Unable to visit Capicotto in the hospital because of COVID-19 safety precautions, Klein received updates about Capicotto’s condition via the nurses who cared for him. She also occasionally stood outside his first-floor window to wave and encourage him while they chatted using cell phones. She even got him to laugh when, while standing outside his window, the landscaping sprinkler system activated and drenched her.
“It’s funny the things he doesn’t forget,” says Klein, laughing. “He likes to tell everyone that story.”
During his 10-day stay at the rehabilitation hospital, Capicotto benefited from intense physical, speech and occupational therapy.
“I was trying to get my strength back up,” Capicotto says. “They got me walking around with a walker, had me going up and down stairs and getting in and out of bed, which was a chore for me. Now, I don’t use the walker anymore. I’ve got a cane, but I often forget to use it.”
Dr. Tarbert-Smaldone says Capicotto, who arrived defeated and sad at the function he’d lost because of COVID-19, made an incredible rebound.
“It was magical to see the transformation that he made in such a short time,” Dr. Tarbert-Smaldone says. “It brings tears to our eyes to see these patients celebrated as they leave our building and are reconnected with their families.”
Getting back to normal
Normal life is resuming for the carefree couple. Capicotto, an amateur radio operator, volunteers with the Town of Calabash’s emergency management department to provide communication support during major events like hurricanes. He also enjoys mowing his lawn and working in his shop.
Still, Capicotto gets frustrated with his Parkinson’s symptoms at times.
“It takes a lot of patience and readjustments,” he says.
But surviving COVID-19 and the success of his recovery has reminded him just how resilient he is and how much more life there is to live and enjoy.
“I feel encouraged,” he says. “I keep right on going. Never say die.”
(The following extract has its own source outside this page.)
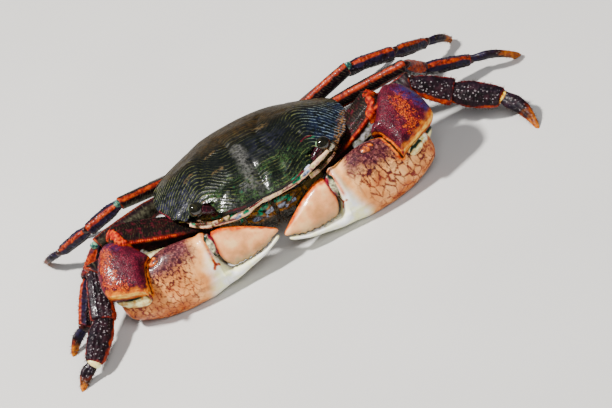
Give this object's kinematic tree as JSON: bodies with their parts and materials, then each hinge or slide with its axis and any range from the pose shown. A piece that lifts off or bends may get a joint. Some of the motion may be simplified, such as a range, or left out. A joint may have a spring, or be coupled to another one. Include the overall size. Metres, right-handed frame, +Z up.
{
  "type": "striped shore crab",
  "caption": "Large striped shore crab, life size, standing on spread walking legs with both big claws folded in front of its mouth.",
  "frame": {"origin": "on the floor, under the middle of the crab's outer box", "axes": "+X towards the crab's own left, +Y towards its rear, +Z up"},
  "size_m": [0.1004, 0.052, 0.0167],
  "materials": {
    "carapace": "wet, polished shell",
    "underside": "dull, smooth shell",
    "stalk": "wet, smooth shell",
    "eye": "polished, wet cornea",
    "antenna": "dull, jointed feeler",
    "mouth": "wet, finely hairy plate",
    "palm": "smooth, glossy shell",
    "finger": "smooth, glossy shell",
    "carpus": "glossy, finely mottled shell",
    "arm": "striated shell",
    "leg": "granular, wet shell",
    "dactyl": "smooth, horny shell"
  },
  "bodies": {
    "root": {"carapace": "carapace", "thorax": "underside", "abdomen": "underside", "eyestalk_left": "stalk", "eye_left": "eye", "antenna_left": "antenna", "mouth_plate_left": "mouth", "claw_palm_left": "palm", "claw_finger_left": "finger", "claw_carpus_left": "carpus", "claw_arm_left": "arm", "leg_1_merus_left": "leg", "leg_1_carpus_left": "leg", "leg_1_propodus_left": "leg", "leg_1_dactyl_left": "dactyl", "leg_2_merus_left": "leg", "leg_2_carpus_left": "leg", "leg_2_propodus_left": "leg", "leg_2_dactyl_left": "dactyl", "leg_3_merus_left": "leg", "leg_3_carpus_left": "leg", "leg_3_propodus_left": "leg", "leg_3_dactyl_left": "dactyl", "leg_4_merus_left": "leg", "leg_4_carpus_left": "leg", "leg_4_propodus_left": "leg", "leg_4_dactyl_left": "dactyl", "eyestalk_right": "stalk", "eye_right": "eye", "antenna_right": "antenna", "mouth_plate_right": "mouth", "claw_palm_right": "palm", "claw_finger_right": "finger", "claw_carpus_right": "carpus", "claw_arm_right": "arm", "leg_1_merus_right": "leg", "leg_1_carpus_right": "leg", "leg_1_propodus_right": "leg", "leg_1_dactyl_right": "dactyl", "leg_2_merus_right": "leg", "leg_2_carpus_right": "leg", "leg_2_propodus_right": "leg", "leg_2_dactyl_right": "dactyl", "leg_3_merus_right": "leg", "leg_3_carpus_right": "leg", "leg_3_propodus_right": "leg", "leg_3_dactyl_right": "dactyl", "leg_4_merus_right": "leg", "leg_4_carpus_right": "leg", "leg_4_propodus_right": "leg", "leg_4_dactyl_right": "dactyl"}
  },
  "joints": []
}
He and Klein hope his experience with inpatient rehabilitation inspires others who may be facing similar circumstances.
“People get really scared about rehabilitation,” Klein says. “But it’s like the icing on the cake with the kind of recovery you can accomplish. It helps you get back to your normal life so you’re not just sitting around feeling sorry for yourself. Rehabilitation made a big difference for Jim. Everybody at Tidelands encouraged him, and he came home glad that he was there and appreciated what they did for him.”